# Finally, rode the surge Unicorn almost the whole night, CLT



## dryverjohn (Jun 3, 2018)

Rarely, if ever do I drive and think that I am being compensated fairly in CLT. Last night we had the Championship game at Bank of America stadium. Game started at 8pm, it was raining and it was a Saturday night in our busiest part of town. I decided to take the day off and started driving at 5:15pm and ended just after 3am. The surge started slow, but once it hit that Clemson tidal wave covered the area. 4th of July and Halloween were nothing compared to this surge. Rides were mostly short 1-5 miles, with flat rate surge that translated to $8-$22 rides for short distances and times.

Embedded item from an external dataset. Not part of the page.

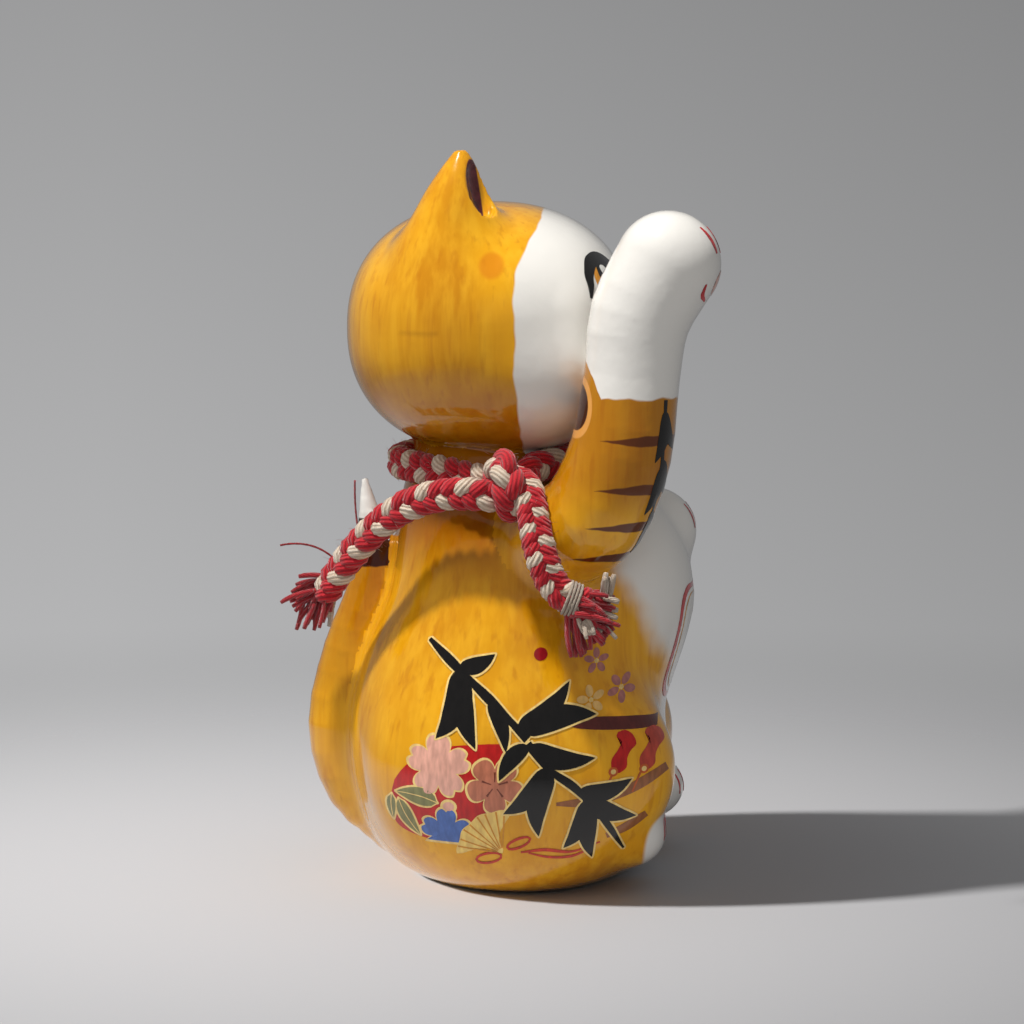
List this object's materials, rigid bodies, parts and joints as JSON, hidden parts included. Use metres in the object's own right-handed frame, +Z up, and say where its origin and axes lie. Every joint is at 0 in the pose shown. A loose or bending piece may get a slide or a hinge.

I was getting stacked rides with a flat rate surge of $17. Rides were mostly to local hotels as people were tailgating all day and smashed by the end of the game. To my amazement even Lyft was going 25-300% PT. I took one ride home, 20 miles for 100% PT, hope to see this again before I quit. So for all of you now in the flat rate surge boat, turn down those 60+ rides and mario kart around town. I turned down a 60+ ride from the airport with 0 regret.


----------



## 1.5xorbust (Nov 22, 2017)

They should have more championship games.


----------



## dryverjohn (Jun 3, 2018)

December 29th is the next one. https://belkbowl.com/, possibly a good finish for 2018.


----------